Etched, a San Jose-based startup, has reportedly secured approximately $500 million in a new funding round that values the company at $5 billion. Led by the venture firm Stripes and featuring backers like Peter Thiel, this massive raise elevates Etched to "Unicorn" status as it prepares to challenge Nvidia’s dominance. With total funding now nearing $1 billion, the company is accelerating the development of its specialized AI hardware.
Engineering the Sohu AI Accelerator
The centerpiece of the company’s strategy is the Sohu chip, an application-specific integrated circuit (ASIC) designed exclusively to accelerate transformer-based AI models. Unlike traditional GPUs that handle diverse computational tasks, Sohu "hard-wires" the specific matrix multiplication patterns required for large language models like ChatGPT and Claude. Etched is leveraging Taiwan Semiconductor Manufacturing Co.’s (TSMC) advanced 4nm process technology and High Bandwidth Memory (HBM) to produce this specialized silicon. By stripping away the flexibility needed for other neural network types, the company claims it can achieve unprecedented throughput and energy efficiency for the industry's most popular model architecture.
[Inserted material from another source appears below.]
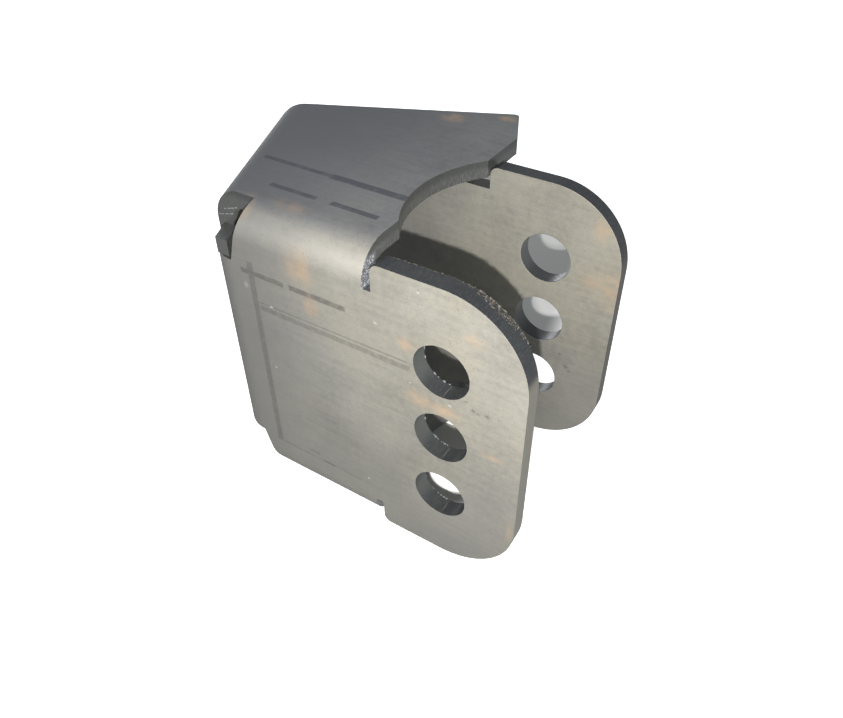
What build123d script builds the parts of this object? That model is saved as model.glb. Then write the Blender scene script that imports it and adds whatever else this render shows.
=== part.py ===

Performance Claims and Market Ambition
Etched has made headlines with bold performance assertions, claiming that its Sohu chip can deliver inference speeds up to 20 times faster than Nvidia’s H100 GPUs. The company suggests that a single server equipped with eight Sohu chips could effectively replace up to 160 H100 units, offering a far more compact and cost-effective solution for data centers. However, these figures remain unverified by independent third-party benchmarks, leaving some industry analysts cautious about how the chip will perform against newer competitors like Nvidia’s Blackwell (B200) architecture. Despite these uncertainties, specialized cloud providers and inference-as-a-service platforms are watching closely, as the potential for a 10-fold increase in efficiency could drastically lower the operational costs of deploying massive AI models.
Strategic Risks and the AI Hardware Race
The path to challenging a market leader that controls an estimated 70% to 95% of the AI accelerator market is fraught with significant execution and technological risks. CEO Gavin Uberti has openly acknowledged that Etched’s specialized approach is a "bet on transformers," meaning a fundamental shift in AI architectures could potentially render the Sohu chip obsolete. Beyond architectural shifts, the company must also navigate multi-year development cycles and the complex logistics of scaling high-end semiconductor manufacturing. Nevertheless, the successful $500 million raise provides the financial runway necessary to recruit veteran talent from established giants like Broadcom and Cypress Semiconductor to help bring their vision to fruition.
This landmark funding round signals that the market is ready for dedicated silicon that prioritizes extreme efficiency for specific, high-demand AI workloads. While the ultimate success of the Sohu chip depends on real-world validation, Etched has successfully positioned itself at the forefront of the next wave of hardware innovation. By narrowing its focus to doing one thing exceptionally well, the company is betting that purpose-built silicon is the key to the future of AI.